** START OF DATA LINES **

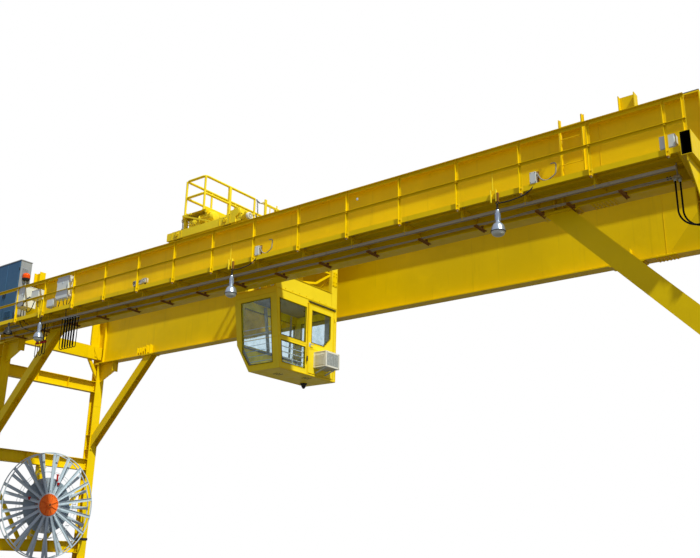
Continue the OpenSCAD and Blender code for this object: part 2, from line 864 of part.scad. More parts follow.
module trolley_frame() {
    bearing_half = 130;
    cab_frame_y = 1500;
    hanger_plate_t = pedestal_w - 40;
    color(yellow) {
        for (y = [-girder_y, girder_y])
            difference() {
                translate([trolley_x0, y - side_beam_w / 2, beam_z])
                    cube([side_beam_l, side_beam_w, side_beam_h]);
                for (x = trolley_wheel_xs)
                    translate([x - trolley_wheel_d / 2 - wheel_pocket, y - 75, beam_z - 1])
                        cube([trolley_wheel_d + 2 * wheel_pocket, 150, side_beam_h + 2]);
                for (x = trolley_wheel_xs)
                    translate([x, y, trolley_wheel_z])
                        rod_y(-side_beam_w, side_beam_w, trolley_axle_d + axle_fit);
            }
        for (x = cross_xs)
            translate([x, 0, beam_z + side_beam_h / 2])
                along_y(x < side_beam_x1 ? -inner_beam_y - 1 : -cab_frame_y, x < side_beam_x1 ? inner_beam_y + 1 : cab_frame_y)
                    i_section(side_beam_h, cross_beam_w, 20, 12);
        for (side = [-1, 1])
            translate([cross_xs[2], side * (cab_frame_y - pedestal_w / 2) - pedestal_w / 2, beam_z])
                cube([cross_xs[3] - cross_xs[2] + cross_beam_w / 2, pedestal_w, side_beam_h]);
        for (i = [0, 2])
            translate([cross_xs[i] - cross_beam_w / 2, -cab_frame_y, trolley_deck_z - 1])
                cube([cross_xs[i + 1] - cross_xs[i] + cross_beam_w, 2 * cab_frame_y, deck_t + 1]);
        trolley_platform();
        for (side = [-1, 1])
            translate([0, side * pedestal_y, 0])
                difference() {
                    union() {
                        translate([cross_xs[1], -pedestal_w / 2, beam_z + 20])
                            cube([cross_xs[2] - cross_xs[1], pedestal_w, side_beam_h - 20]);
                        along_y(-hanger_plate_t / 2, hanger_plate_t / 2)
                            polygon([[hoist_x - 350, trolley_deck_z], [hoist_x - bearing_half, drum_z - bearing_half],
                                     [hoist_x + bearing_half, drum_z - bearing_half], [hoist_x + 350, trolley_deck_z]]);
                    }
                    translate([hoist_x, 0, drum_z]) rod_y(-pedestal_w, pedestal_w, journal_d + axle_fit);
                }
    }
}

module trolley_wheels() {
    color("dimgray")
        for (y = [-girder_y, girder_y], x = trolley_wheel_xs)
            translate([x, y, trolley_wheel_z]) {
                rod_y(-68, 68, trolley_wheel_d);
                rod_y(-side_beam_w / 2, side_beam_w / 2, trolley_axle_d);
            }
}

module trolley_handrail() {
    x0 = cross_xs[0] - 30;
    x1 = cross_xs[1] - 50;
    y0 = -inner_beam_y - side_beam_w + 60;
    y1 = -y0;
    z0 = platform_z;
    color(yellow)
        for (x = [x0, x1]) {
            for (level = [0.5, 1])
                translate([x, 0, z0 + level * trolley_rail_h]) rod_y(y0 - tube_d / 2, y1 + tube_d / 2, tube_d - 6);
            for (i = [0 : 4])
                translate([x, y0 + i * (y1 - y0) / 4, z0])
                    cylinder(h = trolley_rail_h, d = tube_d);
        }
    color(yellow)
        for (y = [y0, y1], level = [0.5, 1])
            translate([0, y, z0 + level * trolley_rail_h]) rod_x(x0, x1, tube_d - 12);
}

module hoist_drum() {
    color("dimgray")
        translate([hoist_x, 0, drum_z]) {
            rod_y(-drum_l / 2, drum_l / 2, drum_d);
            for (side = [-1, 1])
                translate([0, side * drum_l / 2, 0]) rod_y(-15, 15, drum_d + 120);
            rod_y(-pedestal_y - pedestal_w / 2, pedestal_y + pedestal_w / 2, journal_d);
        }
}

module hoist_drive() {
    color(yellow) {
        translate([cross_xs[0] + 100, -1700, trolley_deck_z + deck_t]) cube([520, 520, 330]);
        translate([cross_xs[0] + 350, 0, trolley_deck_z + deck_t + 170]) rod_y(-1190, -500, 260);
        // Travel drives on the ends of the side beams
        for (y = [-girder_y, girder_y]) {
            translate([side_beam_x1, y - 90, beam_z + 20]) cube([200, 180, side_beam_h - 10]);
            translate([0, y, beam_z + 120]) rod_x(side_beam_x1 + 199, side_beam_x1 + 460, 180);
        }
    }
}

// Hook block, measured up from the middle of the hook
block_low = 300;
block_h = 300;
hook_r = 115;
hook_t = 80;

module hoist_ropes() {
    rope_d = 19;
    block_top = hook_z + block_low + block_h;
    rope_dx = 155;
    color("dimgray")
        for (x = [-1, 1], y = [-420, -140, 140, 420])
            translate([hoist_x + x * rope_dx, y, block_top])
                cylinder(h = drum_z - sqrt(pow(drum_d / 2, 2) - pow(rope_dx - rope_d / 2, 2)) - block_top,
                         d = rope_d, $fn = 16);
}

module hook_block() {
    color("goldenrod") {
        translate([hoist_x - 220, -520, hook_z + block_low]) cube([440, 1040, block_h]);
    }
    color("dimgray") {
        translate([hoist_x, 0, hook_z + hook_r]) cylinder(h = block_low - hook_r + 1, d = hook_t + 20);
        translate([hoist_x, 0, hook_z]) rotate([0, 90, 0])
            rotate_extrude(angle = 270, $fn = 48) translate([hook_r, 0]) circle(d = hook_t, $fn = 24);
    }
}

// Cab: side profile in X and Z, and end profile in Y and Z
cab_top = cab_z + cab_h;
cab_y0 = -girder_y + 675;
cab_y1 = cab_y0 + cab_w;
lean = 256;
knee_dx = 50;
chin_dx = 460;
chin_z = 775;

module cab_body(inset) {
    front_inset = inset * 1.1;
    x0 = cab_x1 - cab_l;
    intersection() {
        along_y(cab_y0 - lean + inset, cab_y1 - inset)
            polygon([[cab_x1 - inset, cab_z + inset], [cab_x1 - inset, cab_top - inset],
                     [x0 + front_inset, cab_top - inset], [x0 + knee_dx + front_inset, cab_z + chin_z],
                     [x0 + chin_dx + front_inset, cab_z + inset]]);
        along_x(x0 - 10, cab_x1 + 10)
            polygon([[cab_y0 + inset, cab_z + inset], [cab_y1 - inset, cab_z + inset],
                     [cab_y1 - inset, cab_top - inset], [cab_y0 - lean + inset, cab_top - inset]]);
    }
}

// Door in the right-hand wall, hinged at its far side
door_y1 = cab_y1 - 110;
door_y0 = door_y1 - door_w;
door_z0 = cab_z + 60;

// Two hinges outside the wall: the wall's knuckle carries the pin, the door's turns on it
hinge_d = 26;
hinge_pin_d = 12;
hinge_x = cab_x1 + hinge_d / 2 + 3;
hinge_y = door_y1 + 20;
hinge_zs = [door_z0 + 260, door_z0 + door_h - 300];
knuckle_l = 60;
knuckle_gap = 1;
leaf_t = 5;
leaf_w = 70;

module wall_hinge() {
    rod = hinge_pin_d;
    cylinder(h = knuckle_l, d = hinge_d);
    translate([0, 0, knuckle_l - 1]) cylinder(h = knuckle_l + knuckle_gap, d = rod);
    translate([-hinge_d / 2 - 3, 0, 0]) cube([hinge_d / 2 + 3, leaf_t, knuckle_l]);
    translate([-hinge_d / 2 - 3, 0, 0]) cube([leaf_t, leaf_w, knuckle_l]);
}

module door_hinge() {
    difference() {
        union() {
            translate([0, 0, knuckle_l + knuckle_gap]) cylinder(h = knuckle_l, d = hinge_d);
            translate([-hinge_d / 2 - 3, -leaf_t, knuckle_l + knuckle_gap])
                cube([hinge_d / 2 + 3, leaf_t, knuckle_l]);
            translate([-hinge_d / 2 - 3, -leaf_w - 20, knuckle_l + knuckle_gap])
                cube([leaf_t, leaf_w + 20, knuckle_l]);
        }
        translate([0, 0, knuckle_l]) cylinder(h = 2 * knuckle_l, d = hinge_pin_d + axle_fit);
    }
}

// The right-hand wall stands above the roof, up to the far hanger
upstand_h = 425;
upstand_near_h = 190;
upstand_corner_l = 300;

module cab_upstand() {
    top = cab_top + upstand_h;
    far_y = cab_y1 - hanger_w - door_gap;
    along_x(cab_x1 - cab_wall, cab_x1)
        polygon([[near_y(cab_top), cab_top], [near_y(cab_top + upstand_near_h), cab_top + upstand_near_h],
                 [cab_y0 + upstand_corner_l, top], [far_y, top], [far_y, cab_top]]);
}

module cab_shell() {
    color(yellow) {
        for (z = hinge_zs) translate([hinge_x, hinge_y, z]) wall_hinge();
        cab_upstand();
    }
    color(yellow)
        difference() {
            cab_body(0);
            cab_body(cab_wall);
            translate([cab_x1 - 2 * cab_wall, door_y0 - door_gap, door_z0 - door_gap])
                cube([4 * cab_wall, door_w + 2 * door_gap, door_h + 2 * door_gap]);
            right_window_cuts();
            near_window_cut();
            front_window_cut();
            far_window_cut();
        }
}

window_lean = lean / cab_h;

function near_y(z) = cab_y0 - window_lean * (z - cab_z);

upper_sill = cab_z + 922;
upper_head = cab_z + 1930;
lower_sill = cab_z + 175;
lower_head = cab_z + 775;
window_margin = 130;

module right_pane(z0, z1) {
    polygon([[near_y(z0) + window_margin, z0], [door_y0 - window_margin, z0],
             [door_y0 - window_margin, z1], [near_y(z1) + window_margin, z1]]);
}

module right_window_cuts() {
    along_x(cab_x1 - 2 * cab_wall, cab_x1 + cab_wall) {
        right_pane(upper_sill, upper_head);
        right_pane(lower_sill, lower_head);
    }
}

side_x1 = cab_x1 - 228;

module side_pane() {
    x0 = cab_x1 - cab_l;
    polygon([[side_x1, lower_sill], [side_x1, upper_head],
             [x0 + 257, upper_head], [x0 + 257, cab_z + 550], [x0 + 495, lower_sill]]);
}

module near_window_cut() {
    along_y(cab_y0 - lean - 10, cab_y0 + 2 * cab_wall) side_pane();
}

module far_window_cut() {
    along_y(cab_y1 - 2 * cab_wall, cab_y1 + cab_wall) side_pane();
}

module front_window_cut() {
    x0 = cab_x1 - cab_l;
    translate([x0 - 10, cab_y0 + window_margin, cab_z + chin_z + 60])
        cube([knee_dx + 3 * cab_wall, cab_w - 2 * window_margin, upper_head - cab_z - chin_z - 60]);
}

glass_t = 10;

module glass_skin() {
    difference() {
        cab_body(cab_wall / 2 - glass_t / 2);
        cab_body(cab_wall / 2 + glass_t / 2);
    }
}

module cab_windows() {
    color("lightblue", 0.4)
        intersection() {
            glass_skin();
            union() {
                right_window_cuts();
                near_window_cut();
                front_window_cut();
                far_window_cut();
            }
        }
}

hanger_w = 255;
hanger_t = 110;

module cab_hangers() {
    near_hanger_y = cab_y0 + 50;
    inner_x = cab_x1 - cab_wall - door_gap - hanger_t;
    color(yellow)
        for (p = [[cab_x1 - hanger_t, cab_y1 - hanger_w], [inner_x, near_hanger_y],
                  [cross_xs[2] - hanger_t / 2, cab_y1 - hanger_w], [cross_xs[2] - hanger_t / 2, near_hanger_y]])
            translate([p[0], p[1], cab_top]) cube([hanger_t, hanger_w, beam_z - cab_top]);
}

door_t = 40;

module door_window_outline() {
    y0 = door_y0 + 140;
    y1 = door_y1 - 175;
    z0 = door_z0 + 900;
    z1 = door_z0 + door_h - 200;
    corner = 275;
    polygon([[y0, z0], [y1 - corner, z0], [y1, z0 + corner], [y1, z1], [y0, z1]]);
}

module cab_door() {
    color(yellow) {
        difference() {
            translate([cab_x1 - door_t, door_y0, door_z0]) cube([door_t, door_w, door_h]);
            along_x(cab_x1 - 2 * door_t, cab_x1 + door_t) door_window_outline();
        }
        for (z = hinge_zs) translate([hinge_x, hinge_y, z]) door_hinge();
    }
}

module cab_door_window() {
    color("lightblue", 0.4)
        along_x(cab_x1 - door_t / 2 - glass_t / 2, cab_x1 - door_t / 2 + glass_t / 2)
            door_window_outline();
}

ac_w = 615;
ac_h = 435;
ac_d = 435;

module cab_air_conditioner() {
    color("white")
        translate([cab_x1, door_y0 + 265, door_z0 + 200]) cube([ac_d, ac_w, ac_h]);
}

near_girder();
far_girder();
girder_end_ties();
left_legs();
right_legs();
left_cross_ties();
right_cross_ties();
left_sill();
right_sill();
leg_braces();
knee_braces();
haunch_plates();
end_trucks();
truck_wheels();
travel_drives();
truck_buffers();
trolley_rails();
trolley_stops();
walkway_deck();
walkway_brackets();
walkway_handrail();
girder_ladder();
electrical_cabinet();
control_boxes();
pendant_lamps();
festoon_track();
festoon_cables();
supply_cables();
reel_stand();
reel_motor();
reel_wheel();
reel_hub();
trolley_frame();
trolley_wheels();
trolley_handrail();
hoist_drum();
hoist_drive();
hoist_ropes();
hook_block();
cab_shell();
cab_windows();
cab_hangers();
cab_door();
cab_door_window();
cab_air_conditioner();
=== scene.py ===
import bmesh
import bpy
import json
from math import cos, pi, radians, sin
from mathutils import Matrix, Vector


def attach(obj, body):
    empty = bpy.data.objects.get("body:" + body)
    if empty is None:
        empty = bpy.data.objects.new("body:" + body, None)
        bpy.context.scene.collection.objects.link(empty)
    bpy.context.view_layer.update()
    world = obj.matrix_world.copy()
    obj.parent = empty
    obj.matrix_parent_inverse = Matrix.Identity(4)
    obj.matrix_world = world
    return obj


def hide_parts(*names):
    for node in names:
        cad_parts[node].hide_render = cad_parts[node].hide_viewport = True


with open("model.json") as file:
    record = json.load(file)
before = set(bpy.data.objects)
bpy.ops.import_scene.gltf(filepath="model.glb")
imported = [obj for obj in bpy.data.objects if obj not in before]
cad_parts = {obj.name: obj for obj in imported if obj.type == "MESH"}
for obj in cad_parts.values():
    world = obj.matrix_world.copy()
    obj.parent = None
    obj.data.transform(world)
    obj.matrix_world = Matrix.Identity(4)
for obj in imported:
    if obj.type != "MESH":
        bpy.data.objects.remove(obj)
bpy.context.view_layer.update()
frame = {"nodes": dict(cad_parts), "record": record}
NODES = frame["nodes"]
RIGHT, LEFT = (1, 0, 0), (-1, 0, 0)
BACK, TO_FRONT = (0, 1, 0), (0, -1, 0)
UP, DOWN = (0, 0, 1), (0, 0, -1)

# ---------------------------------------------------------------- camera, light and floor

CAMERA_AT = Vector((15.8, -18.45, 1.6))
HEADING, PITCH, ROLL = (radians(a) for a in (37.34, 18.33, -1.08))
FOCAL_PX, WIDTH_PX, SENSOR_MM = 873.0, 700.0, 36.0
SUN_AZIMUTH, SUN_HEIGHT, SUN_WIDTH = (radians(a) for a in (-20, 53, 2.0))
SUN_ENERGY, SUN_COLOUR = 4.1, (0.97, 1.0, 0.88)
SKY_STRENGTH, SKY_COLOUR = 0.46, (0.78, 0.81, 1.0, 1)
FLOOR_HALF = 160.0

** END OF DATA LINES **

What do the lines above say from the one containing "near_girder();" down to the one containing "cad_parts[node].hide_render = cad_parts[node].hide_viewport"? Return them exactly, both end lines included, and only them.

● COMPLETE OUTPUT:
near_girder();
far_girder();
girder_end_ties();
left_legs();
right_legs();
left_cross_ties();
right_cross_ties();
left_sill();
right_sill();
leg_braces();
knee_braces();
haunch_plates();
end_trucks();
truck_wheels();
travel_drives();
truck_buffers();
trolley_rails();
trolley_stops();
walkway_deck();
walkway_brackets();
walkway_handrail();
girder_ladder();
electrical_cabinet();
control_boxes();
pendant_lamps();
festoon_track();
festoon_cables();
supply_cables();
reel_stand();
reel_motor();
reel_wheel();
reel_hub();
trolley_frame();
trolley_wheels();
trolley_handrail();
hoist_drum();
hoist_drive();
hoist_ropes();
hook_block();
cab_shell();
cab_windows();
cab_hangers();
cab_door();
cab_door_window();
cab_air_conditioner();
=== scene.py ===
import bmesh
import bpy
import json
from math import cos, pi, radians, sin
from mathutils import Matrix, Vector


def attach(obj, body):
    empty = bpy.data.objects.get("body:" + body)
    if empty is None:
        empty = bpy.data.objects.new("body:" + body, None)
        bpy.context.scene.collection.objects.link(empty)
    bpy.context.view_layer.update()
    world = obj.matrix_world.copy()
    obj.parent = empty
    obj.matrix_parent_inverse = Matrix.Identity(4)
    obj.matrix_world = world
    return obj


def hide_parts(*names):
    for node in names:
        cad_parts[node].hide_render = cad_parts[node].hide_viewport = True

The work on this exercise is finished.